Ce soir, grâce à Jann Halexander, nous rencontrons Gildas Jaffrennou, le scénariste de la bande dessinée Déracinés. Formé à l’écriture de scenarii de films, Gildas Jaffrenou est script-doctor et spécialiste de manga et animés. Il anime également, un atelier d’écriture de scenarii à Angers depuis quelques années.(1) http://gildas.jaffrennou.free.fr/
Déracinés qui sort aujourd’hui, est le deuxième tome d’une longue série à venir, 5 à 6 tomes selon l’auteur, sur l’intersexualité ; édité par Y.I.L maison d’édition indépendante du nord de la France.
Et si ce soir nous accueillons dans notre Bi’Causerie cet artiste, c’est parce que cette bande dessinée est d’un genre nouveau. Force est de constater que très peu de BD, hélas, traitent du sujet de l’intersexualité, malgré les 3882 titres inédits parus en France en 2013, année de la sortie du premier tome.(2) http://www.acbd.fr/
En collaboration avec la dessinatrice Gelweo, Gildas Jaffrennou nous explique la genèse de ce projet.
Gildas et Gelweo se sont rencontrés à Angers dans leur ville autour du jeu de rôle Donjons et Dragons. Gildas a tout de suite vu en Gelweo l’artiste qui sommeillait. Il raconte avec passion, comment cette dessinatrice qui n’avait alors jamais rien publié et avait pourtant tant de choses à raconter l’a ému au plus profond de son être. « Elle dessinait sans savoir pourquoi, c’est une artiste qui ne pense pas à sa création, elle est habitée par son dessin» nous affirme–t-il. Trois années plus tard, Gelweo vient de publier son 4ème album. Aussi, il nous raconte avec nostalgie le processus de création du premier tome Ennemis. Il aura fallut sept mois aux auteurs pour écrire le synopsis. « Gelweo a son propre univers et sa communication est émotionnelle, la patience est de rigueur » nous dit-il en souriant. Finalement, grâce à cet échange, Gildas a appris l’écoute, ingrédient essentiel pour toute création à quatre mains.
À la question, pourquoi l’intersexualité est-elle le thème principal de leur bande dessinée ? Gildas répond que cette question est essentielle pour Gelweo… De plus, et toujours selon Gildas, une naissance sur 2500 est concernée en France. Pour l’auteur qui a toujours détesté les injustices et qui a gardé son âme d’enfant, il y a une vraie pertinence à évoquer cette question existentielle. Il est nécessaire d’en parler, et le dessin est un bon medium pour raconter des histoires, et aussi, il est impératif de ne pas définir l’être humain par l’exclusion.

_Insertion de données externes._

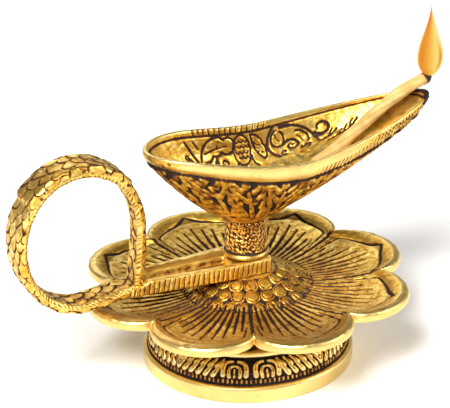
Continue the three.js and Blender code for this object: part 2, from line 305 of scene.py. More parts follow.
def new_material(name):
    """A material, its node tree and its shader."""
    material = bpy.data.materials.new(name)
    material.use_nodes = True
    return material, material.node_tree, material.node_tree.nodes["Principled BSDF"]


def wire(tree, made, links):
    """Links other nodes' outputs to a node's inputs, by name or number."""
    for key, source in links.items():
        tree.links.new(source, made.inputs[key])


def node(tree, kind, links=None, **settings):
    """Adds a shader node. Settings are its properties or inputs by name; links maps inputs to outputs."""
    made = tree.nodes.new(kind)
    for key, value in settings.items():
        if hasattr(made, key):
            setattr(made, key, value)
        else:
            made.inputs[key.replace("_", " ")].default_value = value
    wire(tree, made, links or {})
    return made


def painted(tree, name):
    """A number that the mesh carries at each of its points."""
    return node(tree, "ShaderNodeAttribute", attribute_name=name).outputs["Fac"]


def noise(tree, scale, detail=2.0):
    """Noise in the piece's own space: a scale of 1000 gives patches a millimetre across."""
    place = node(tree, "ShaderNodeTexCoord").outputs["Object"]
    return node(tree, "ShaderNodeTexNoise", {"Vector": place}, Scale=scale, Detail=detail).outputs["Fac"]


def respan(tree, value, low, high, new_low, new_high):
    """The value's span from low to high stretched over a new span, and held at its ends."""
    return node(tree, "ShaderNodeMapRange", {"Value": value}, From_Min=low, From_Max=high,
                To_Min=new_low, To_Max=new_high).outputs["Result"]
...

Souhaitons bonne chance à cette aventure, et pourquoi pas, comme aime à rêver l’auteur, verrons–nous un jour cette histoire de personnage intersexué portée à l’écran ?
Terminons par la citation de Desmond Tutu : « Manger un éléphant c’est possible, si on ne mange qu’une bouchée à la fois. »
Lou West
Bon sang, mais c’est bien sûr…
Il a fallu la table ronde à la Gaîté Lyrique sur le thème « Existe-t-il des cultures LGBT ? », organisée par le Centre avec des invité-e-s de talent, pour que s’impose une évidence : la Bi’Causerie prévue le 8 février au Centre se devait d’intégrer le festival des cultures LGBT, premier du nom.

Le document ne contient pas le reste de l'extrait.